The creative contribution of our Stage Manager/Production Manager Rhianne Perrie has been huge, including a habit of wondering whether various things will actually work! This is actually an incredibly useful perspective in the room. Sometimes, when grappling with an artistic problem you need someone with the temperament of William of Ockham to cut through the impractical solutions and find the simplest and most effective choice. Thankfully, Rhianne’s been that person on many occasions in this process.
Finally, the actors. On the first day of rehearsal I encouraged everyone to think of themselves as “makers” rather than just fulfilling their role. Both actors embraced this and have offered so much to every moment of the show. Whole sequences and staging choices have come from their brilliant invention and improvisation, including finding the best song to convey the utopian abandon of an ice cream feast for hungry little ones (see image above: spoiler – it’s Unchained Melody).
In the theatre, too much certainty shrinks our creativity. When we think we know something for sure, we get cocky. With certainty, our work becomes boring to ourselves and then inevitably to others. We explore pre-digested ideas and deliver them in familiar forms. And the results are likely to be trite and comfortable rather than provocative and inspiring.
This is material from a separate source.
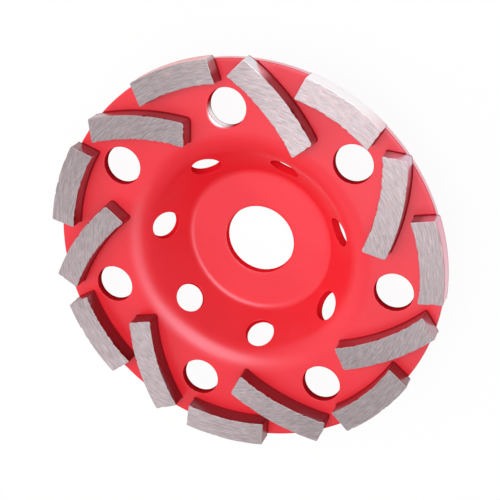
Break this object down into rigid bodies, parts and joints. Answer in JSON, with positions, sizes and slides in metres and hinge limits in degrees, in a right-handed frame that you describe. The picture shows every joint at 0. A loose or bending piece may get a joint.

A final caveat is that habitual wondering doesn’t absolve the director of the responsibility of meticulous selection of what is ultimately seen and heard onstage. Instead it allows space for others to fill, which ultimately allows a far greater range of choices available to the director in her selection process. This is where rigour and artistic judgement become crucial. There is still a need for precision, for being demanding, even pedantic with details. But for me the wondering comes first.